# Live or dead?



## mrmarcdee (Sep 20, 2015)

Going to go pick up some free craigslist pine tomorrow morning. Was just wondering if y'all had any idea if this wood is dead or alive just by seeing this picture? Thanks


----------



## mikeswoods (May 18, 2009)

Looks like it was cut while healthy-------


----------



## mrmarcdee (Sep 20, 2015)

Thanks for the quick reply, although not sure what it means 
The post said the tree was cut down 2 days ago.


----------



## shoot summ (Feb 21, 2014)

If it's been cut down, wouldn't it be dead at this point?


----------



## Steve Neul (Sep 2, 2011)

Better get some anchor seal and take with you. The ends of the logs need to be coated as soon as possible. 

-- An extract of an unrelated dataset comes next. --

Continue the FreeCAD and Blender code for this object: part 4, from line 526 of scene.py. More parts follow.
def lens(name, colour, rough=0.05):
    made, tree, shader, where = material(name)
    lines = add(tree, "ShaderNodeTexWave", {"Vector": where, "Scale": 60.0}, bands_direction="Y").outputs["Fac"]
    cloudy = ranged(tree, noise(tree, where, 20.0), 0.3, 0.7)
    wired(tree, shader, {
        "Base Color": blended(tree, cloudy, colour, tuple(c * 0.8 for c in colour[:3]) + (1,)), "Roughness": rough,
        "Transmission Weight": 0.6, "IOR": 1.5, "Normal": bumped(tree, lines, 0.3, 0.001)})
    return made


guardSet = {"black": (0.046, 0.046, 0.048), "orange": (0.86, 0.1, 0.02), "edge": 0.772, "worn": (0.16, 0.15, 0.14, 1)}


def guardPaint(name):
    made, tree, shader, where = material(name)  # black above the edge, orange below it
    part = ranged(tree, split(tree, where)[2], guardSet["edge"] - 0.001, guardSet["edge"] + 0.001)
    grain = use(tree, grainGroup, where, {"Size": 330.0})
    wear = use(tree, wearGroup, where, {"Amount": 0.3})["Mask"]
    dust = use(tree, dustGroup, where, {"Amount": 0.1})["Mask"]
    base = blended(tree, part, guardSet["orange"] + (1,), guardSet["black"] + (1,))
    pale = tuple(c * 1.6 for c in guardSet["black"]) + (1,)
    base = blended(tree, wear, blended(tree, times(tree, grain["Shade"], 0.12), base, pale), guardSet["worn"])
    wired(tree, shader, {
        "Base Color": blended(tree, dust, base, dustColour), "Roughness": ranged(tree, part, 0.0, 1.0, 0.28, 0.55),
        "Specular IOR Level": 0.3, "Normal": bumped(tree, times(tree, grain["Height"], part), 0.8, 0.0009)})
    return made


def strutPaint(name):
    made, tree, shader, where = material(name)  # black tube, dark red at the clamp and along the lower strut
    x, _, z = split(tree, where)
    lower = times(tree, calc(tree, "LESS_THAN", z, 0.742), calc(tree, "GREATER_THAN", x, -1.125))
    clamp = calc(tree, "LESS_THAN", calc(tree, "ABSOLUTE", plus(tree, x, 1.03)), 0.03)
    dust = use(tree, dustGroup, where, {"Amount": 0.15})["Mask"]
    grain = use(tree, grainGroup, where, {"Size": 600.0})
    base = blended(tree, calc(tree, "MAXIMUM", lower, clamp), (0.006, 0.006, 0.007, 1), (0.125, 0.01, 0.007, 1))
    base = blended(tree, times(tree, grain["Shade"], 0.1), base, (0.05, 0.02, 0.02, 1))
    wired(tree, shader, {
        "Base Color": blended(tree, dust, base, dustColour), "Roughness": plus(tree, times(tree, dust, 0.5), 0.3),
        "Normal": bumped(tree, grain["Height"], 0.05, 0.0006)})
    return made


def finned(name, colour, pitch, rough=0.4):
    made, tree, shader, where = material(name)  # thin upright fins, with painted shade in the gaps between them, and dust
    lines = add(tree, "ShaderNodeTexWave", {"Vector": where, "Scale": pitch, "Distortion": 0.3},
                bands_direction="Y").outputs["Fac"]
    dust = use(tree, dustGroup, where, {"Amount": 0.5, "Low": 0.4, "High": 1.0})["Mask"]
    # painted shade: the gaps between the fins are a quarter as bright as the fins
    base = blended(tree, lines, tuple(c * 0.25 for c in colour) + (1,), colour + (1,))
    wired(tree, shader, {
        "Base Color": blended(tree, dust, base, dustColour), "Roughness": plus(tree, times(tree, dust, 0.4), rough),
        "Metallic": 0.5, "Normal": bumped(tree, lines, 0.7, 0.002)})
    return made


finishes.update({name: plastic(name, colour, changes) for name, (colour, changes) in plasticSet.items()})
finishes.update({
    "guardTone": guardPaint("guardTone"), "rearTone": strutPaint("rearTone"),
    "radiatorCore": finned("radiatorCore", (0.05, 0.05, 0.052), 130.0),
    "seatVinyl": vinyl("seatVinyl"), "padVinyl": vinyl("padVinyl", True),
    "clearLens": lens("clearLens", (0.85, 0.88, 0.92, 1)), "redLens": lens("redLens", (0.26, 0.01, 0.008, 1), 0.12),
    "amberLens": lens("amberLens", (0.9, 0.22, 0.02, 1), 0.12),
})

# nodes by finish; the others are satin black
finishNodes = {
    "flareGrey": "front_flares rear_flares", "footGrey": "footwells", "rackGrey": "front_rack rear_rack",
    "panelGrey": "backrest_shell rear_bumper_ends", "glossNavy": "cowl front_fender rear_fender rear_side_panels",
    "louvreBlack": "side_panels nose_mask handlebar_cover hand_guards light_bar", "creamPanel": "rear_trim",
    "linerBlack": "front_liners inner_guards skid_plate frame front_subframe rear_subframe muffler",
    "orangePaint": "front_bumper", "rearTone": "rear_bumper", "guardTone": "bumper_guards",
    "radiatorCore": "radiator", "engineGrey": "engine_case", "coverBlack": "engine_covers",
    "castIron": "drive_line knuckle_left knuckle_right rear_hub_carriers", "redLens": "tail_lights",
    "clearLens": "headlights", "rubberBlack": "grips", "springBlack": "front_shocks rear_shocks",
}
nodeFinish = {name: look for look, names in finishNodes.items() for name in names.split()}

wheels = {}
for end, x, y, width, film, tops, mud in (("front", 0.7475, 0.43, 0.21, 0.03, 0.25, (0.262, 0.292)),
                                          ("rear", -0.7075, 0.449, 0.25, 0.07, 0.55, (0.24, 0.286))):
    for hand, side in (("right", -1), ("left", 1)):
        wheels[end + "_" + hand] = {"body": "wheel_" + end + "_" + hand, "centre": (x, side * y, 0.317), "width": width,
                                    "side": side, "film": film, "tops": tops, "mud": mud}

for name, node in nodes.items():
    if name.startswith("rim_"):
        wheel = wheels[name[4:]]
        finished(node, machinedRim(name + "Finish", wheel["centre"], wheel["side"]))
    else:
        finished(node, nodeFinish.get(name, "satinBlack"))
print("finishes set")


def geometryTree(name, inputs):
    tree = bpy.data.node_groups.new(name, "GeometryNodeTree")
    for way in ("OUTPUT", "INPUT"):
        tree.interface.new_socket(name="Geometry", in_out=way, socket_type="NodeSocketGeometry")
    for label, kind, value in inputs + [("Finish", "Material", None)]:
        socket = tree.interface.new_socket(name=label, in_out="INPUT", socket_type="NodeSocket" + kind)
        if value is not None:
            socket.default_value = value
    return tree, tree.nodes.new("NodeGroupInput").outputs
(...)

There is no way to tell from the picture if the tree was dead before it was cut down. They hold the bark for a long time after they die.


----------



## epicfail48 (Mar 27, 2014)

...Mate, its in 20 different pieces. If that tree isnt dead, weve got the first confirmed case of a zombie tree


----------



## mrmarcdee (Sep 20, 2015)

Steve Neul said:


> Better get some anchor seal and take with you. The ends of the logs need to be coated as soon as possible.
> 
> There is no way to tell from the picture if the tree was dead before it was cut down. They hold the bark for a long time after they die.


Thanks for the info.


----------



## woodnthings (Jan 24, 2009)

*not so simple*



shoot summ said:


> If it's been cut down, wouldn't it be dead at this point?


Wood from a dead tree is different than wood from a freshly cut tree that was growing. Dead trees have dead wood and they have stopped growing a long time ago.

A healthy tree that was cut down several years ago can have good wood if it was stored above ground so it won't rot. A healthy tree that has laid on the ground can have "spalted wood" and still be very useable.

Those Pine logs will be good for bowls and not much else in my opinion. They are too short for useable lumber.


----------



## GeorgeC (Jul 30, 2008)

woodnthings said:


> Wood from a dead tree is different than wood from a freshly cut tree that was growing. Dead trees have dead wood and they have stopped growing a long time ago.
> 
> A healthy tree that was cut down several years ago can have good wood if it was stored above ground so it won't rot. A healthy tree that has laid on the ground can have "spalted wood" and still be very useable.
> 
> Those Pine logs will be good for bowls and not much else in my opinion. They are too short for useable lumber.


+1 As pine not even good for firewood. I think the owner of the land where the wood is now is trying to get free trash hauling.

George


----------



## shoot summ (Feb 21, 2014)

woodnthings said:


> Wood from a dead tree is different than wood from a freshly cut tree that was growing. Dead trees have dead wood and they have stopped growing a long time ago.
> 
> A healthy tree that was cut down several years ago can have good wood if it was stored above ground so it won't rot. A healthy tree that has laid on the ground can have "spalted wood" and still be very useable.
> 
> Those Pine logs will be good for bowls and not much else in my opinion. They are too short for useable lumber.


I was being a little facetious, should have included a smiley...

The OP asked:

"Was just wondering if y'all had any idea if this wood is dead or alive just by seeing this picture?"

He didn't ask, "was this tree dead before it was cut down".

The picture shows a tree that has been cut up, it would obviously not be alive at that point... :laughing::laughing:

My attempt at Saturday night humor was a bit flat.


----------



## mikeswoods (May 18, 2009)

For turning, log pile wood often has some wonderful surprises--

I was sipping coffee on the deck one day and got to looking at a stack of cherry fire wood--
I spotted one log with a wavy grain---gave that to a turner friend--holy cow--what an amazing chunk of wood that one turned out to be.


----------



## laggi (Oct 23, 2015)

mikeswoods said:


> For turning, log pile wood often has some wonderful surprises--
> 
> I was sipping coffee on the deck one day and got to looking at a stack of cherry fire wood--
> I spotted one log with a wavy grain---gave that to a turner friend--holy cow--what an amazing chunk of wood that one turned out to be.


+1:yes:


----------